(Recorded data)

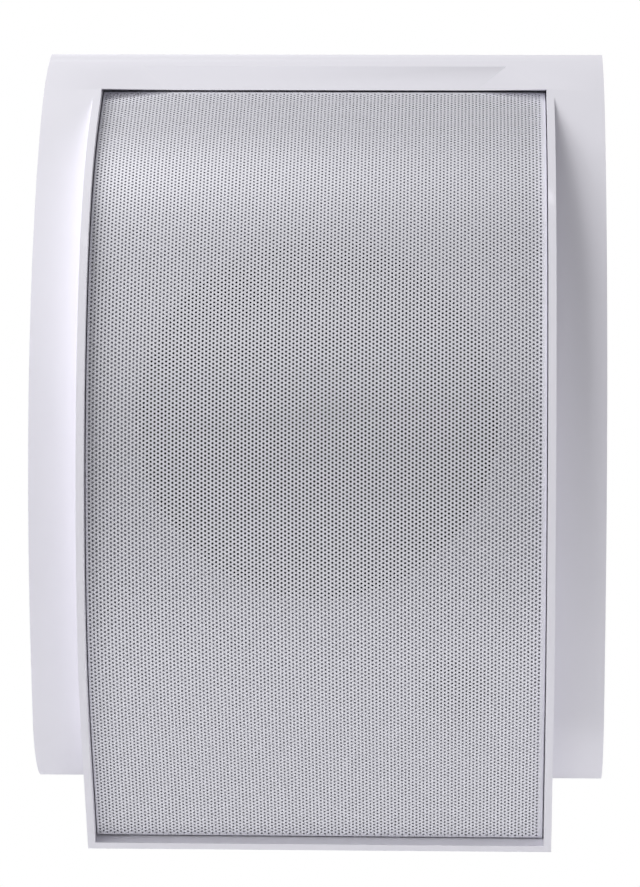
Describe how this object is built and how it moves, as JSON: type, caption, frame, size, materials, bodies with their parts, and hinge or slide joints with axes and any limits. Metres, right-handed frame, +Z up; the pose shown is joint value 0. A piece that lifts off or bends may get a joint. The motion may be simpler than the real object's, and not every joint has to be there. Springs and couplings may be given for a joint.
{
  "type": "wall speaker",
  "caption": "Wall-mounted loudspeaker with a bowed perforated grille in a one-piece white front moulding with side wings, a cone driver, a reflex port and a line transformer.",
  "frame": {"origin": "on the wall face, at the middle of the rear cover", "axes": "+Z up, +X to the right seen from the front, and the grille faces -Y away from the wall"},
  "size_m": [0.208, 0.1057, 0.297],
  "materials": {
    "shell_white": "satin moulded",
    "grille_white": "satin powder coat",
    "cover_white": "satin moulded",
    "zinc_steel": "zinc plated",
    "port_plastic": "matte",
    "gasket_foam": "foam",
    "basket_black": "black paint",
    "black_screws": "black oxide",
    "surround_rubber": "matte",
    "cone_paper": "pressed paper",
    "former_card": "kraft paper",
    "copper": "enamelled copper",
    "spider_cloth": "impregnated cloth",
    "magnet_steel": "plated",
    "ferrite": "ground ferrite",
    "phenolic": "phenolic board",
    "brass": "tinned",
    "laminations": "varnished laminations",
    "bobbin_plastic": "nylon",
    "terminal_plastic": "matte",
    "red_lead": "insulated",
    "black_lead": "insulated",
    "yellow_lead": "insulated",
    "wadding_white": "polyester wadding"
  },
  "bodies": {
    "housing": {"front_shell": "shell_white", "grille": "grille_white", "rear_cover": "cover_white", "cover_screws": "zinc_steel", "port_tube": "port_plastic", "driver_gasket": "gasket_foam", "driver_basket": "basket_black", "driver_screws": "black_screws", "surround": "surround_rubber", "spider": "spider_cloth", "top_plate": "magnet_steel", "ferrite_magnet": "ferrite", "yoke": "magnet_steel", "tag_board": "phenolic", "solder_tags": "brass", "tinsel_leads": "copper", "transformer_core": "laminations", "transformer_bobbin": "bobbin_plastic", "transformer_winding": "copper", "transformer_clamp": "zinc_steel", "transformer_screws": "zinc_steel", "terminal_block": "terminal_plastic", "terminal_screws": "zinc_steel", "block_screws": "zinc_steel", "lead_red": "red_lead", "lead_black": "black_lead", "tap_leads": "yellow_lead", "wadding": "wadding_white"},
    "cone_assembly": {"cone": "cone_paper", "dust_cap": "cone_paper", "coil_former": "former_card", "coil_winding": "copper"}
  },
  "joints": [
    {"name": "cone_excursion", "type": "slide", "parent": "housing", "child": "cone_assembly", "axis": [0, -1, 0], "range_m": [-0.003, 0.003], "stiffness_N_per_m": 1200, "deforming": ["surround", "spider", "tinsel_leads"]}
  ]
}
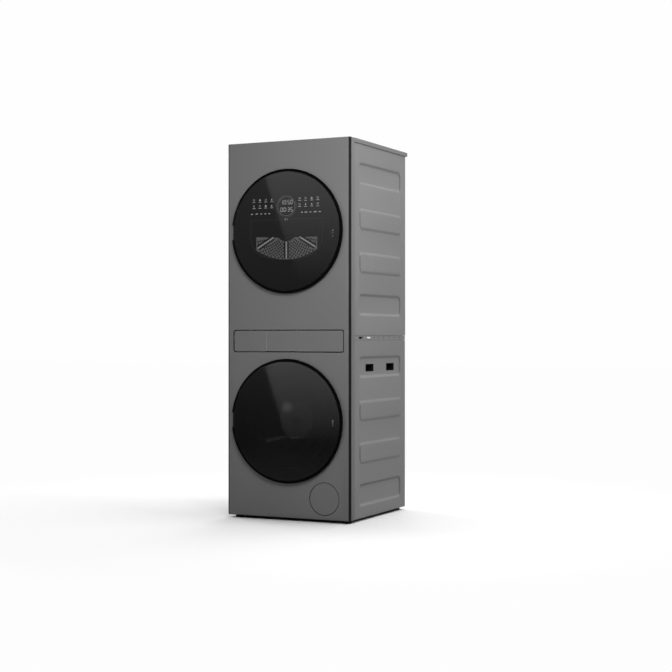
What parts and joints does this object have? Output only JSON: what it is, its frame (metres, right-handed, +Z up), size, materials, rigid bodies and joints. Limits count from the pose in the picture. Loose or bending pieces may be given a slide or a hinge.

**Exercise prompt**: Repeat the listing exactly, from its first line to its last.

**Result**:
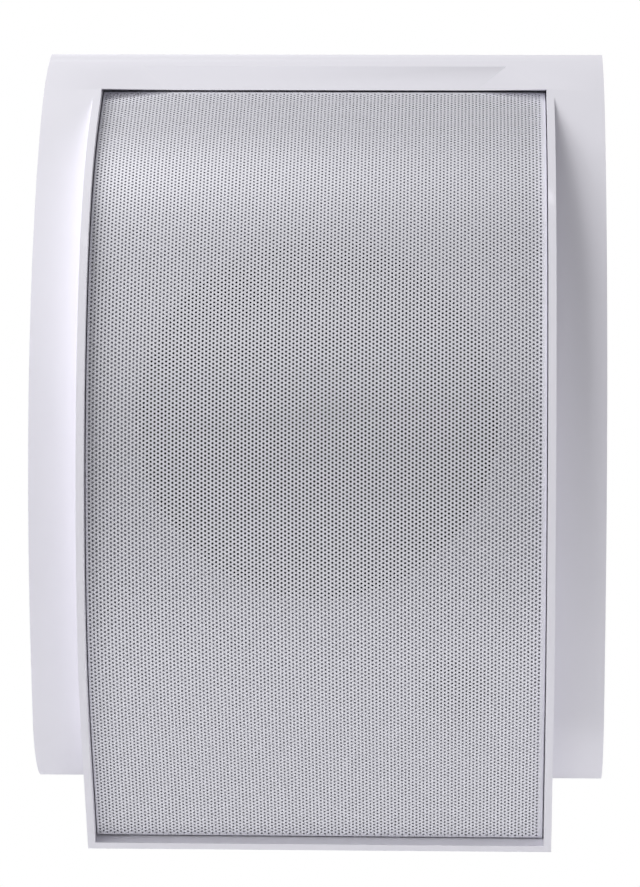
Describe how this object is built and how it moves, as JSON: type, caption, frame, size, materials, bodies with their parts, and hinge or slide joints with axes and any limits. Metres, right-handed frame, +Z up; the pose shown is joint value 0. A piece that lifts off or bends may get a joint. The motion may be simpler than the real object's, and not every joint has to be there. Springs and couplings may be given for a joint.
{
  "type": "wall speaker",
  "caption": "Wall-mounted loudspeaker with a bowed perforated grille in a one-piece white front moulding with side wings, a cone driver, a reflex port and a line transformer.",
  "frame": {"origin": "on the wall face, at the middle of the rear cover", "axes": "+Z up, +X to the right seen from the front, and the grille faces -Y away from the wall"},
  "size_m": [0.208, 0.1057, 0.297],
  "materials": {
    "shell_white": "satin moulded",
    "grille_white": "satin powder coat",
    "cover_white": "satin moulded",
    "zinc_steel": "zinc plated",
    "port_plastic": "matte",
    "gasket_foam": "foam",
    "basket_black": "black paint",
    "black_screws": "black oxide",
    "surround_rubber": "matte",
    "cone_paper": "pressed paper",
    "former_card": "kraft paper",
    "copper": "enamelled copper",
    "spider_cloth": "impregnated cloth",
    "magnet_steel": "plated",
    "ferrite": "ground ferrite",
    "phenolic": "phenolic board",
    "brass": "tinned",
    "laminations": "varnished laminations",
    "bobbin_plastic": "nylon",
    "terminal_plastic": "matte",
    "red_lead": "insulated",
    "black_lead": "insulated",
    "yellow_lead": "insulated",
    "wadding_white": "polyester wadding"
  },
  "bodies": {
    "housing": {"front_shell": "shell_white", "grille": "grille_white", "rear_cover": "cover_white", "cover_screws": "zinc_steel", "port_tube": "port_plastic", "driver_gasket": "gasket_foam", "driver_basket": "basket_black", "driver_screws": "black_screws", "surround": "surround_rubber", "spider": "spider_cloth", "top_plate": "magnet_steel", "ferrite_magnet": "ferrite", "yoke": "magnet_steel", "tag_board": "phenolic", "solder_tags": "brass", "tinsel_leads": "copper", "transformer_core": "laminations", "transformer_bobbin": "bobbin_plastic", "transformer_winding": "copper", "transformer_clamp": "zinc_steel", "transformer_screws": "zinc_steel", "terminal_block": "terminal_plastic", "terminal_screws": "zinc_steel", "block_screws": "zinc_steel", "lead_red": "red_lead", "lead_black": "black_lead", "tap_leads": "yellow_lead", "wadding": "wadding_white"},
    "cone_assembly": {"cone": "cone_paper", "dust_cap": "cone_paper", "coil_former": "former_card", "coil_winding": "copper"}
  },
  "joints": [
    {"name": "cone_excursion", "type": "slide", "parent": "housing", "child": "cone_assembly", "axis": [0, -1, 0], "range_m": [-0.003, 0.003], "stiffness_N_per_m": 1200, "deforming": ["surround", "spider", "tinsel_leads"]}
  ]
}
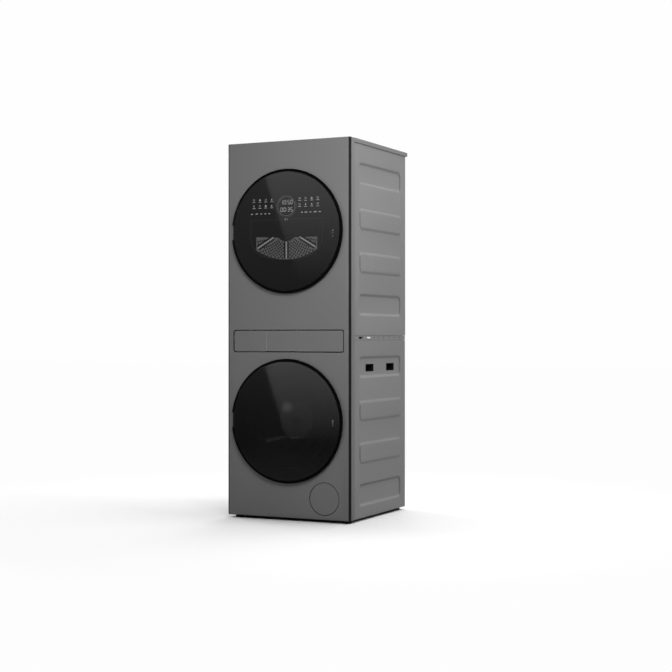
What parts and joints does this object have? Output only JSON: what it is, its frame (metres, right-handed, +Z up), size, materials, rigid bodies and joints. Limits count from the pose in the picture. Loose or bending pieces may be given a slide or a hinge.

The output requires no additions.